==== Data provided

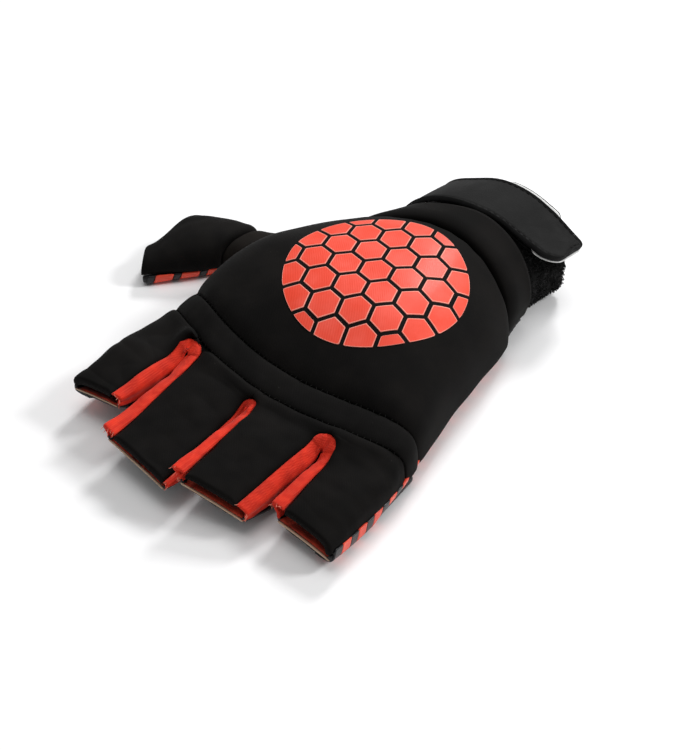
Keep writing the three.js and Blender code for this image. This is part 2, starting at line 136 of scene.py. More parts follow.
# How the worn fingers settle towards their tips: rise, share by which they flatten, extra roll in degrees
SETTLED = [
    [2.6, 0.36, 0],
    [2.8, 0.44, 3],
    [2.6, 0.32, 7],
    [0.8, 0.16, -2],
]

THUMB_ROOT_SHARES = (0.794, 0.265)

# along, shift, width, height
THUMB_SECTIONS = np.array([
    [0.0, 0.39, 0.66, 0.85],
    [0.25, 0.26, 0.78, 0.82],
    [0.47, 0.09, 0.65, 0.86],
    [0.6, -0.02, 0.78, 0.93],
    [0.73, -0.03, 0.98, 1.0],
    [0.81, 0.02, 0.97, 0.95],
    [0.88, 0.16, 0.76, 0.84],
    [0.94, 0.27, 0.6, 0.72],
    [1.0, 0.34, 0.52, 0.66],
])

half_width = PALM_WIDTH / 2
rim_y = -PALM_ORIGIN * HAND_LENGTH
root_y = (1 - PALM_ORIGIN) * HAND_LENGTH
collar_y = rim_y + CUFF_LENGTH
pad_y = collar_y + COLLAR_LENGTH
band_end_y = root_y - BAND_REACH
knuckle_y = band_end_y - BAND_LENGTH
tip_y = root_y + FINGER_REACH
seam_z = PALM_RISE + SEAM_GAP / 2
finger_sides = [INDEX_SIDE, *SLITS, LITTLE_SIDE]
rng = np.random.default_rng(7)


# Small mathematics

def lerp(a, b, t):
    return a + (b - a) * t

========

**What to do:** Each line must be given again exactly as written above.

**Solution to the problem:**
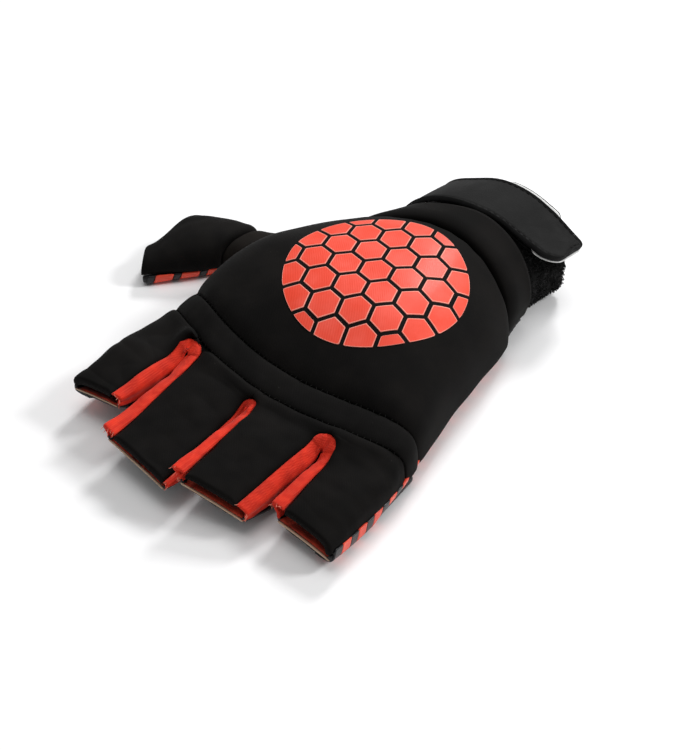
Keep writing the three.js and Blender code for this image. This is part 2, starting at line 136 of scene.py. More parts follow.
# How the worn fingers settle towards their tips: rise, share by which they flatten, extra roll in degrees
SETTLED = [
    [2.6, 0.36, 0],
    [2.8, 0.44, 3],
    [2.6, 0.32, 7],
    [0.8, 0.16, -2],
]

THUMB_ROOT_SHARES = (0.794, 0.265)

# along, shift, width, height
THUMB_SECTIONS = np.array([
    [0.0, 0.39, 0.66, 0.85],
    [0.25, 0.26, 0.78, 0.82],
    [0.47, 0.09, 0.65, 0.86],
    [0.6, -0.02, 0.78, 0.93],
    [0.73, -0.03, 0.98, 1.0],
    [0.81, 0.02, 0.97, 0.95],
    [0.88, 0.16, 0.76, 0.84],
    [0.94, 0.27, 0.6, 0.72],
    [1.0, 0.34, 0.52, 0.66],
])

half_width = PALM_WIDTH / 2
rim_y = -PALM_ORIGIN * HAND_LENGTH
root_y = (1 - PALM_ORIGIN) * HAND_LENGTH
collar_y = rim_y + CUFF_LENGTH
pad_y = collar_y + COLLAR_LENGTH
band_end_y = root_y - BAND_REACH
knuckle_y = band_end_y - BAND_LENGTH
tip_y = root_y + FINGER_REACH
seam_z = PALM_RISE + SEAM_GAP / 2
finger_sides = [INDEX_SIDE, *SLITS, LITTLE_SIDE]
rng = np.random.default_rng(7)


# Small mathematics

def lerp(a, b, t):
    return a + (b - a) * t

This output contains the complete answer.